Nkame presents 48 prints and audiovisual materials that encompass a wide range of the artist’s production from 1984 until her untimely passing in 1999. Ayón is highly regarded for her signature technique of collography, a printing process in which a variety of materials are collaged onto a cardboard matrix. Her palette of black, white and gray adds drama and mystery to her prints, many of them produced on a large scale.

Ayón took on the subject of the Abakuá Secret Society while still an art student. This brotherhood arrived in Cuba in the early 19th century, carried by enslaved Africans from southeastern Nigeria, and became a nucleus of protection and resistance for its members.

“Ayon´s masterful collographs gave the oral Abakuá legend a powerful iconography. But her intention was not perpetuation of the myth, but rather transgression of it,” said the Cuban-based independent curator Cristina Vives. “Her treatment of the myth requires sharp, active and critical engagement. Unfortunately, her work was not always afforded such rigorous understanding.”

“The Abakuá myth,” Vives noted, “served Ayón as a vehicle for the post-modern travesty which characterized young Cuban artists in the 1990s after the collapse of European socialism. She ex­pressed the profoundly social and liberating message contained behind the veil of a myth.”

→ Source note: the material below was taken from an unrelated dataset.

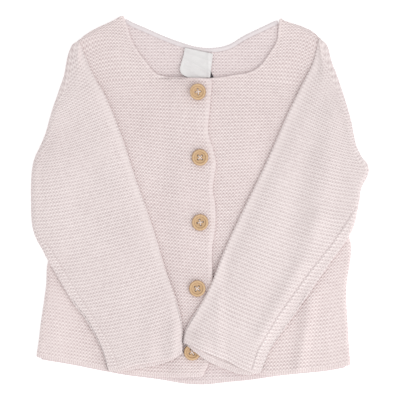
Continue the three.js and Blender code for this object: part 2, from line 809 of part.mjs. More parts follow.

The fully illustrated book, Behind the Veil of a Myth, accompanies the exhibition, and was recently edited by the Estate of Belkis Ayón; Station Museum of Contemporary Art, Houston; and the Estudio Figueroa-Vives, Havana. Nkame is organized by the Estate of Belkis Ayón and has been presented at the Fowler Museum, Los Angeles; El Museo del Barrio, New York; the Kemper Museum of Contemporary Art, Kansas City, Missouri; and Station Museum of Contemporary Art, Houston.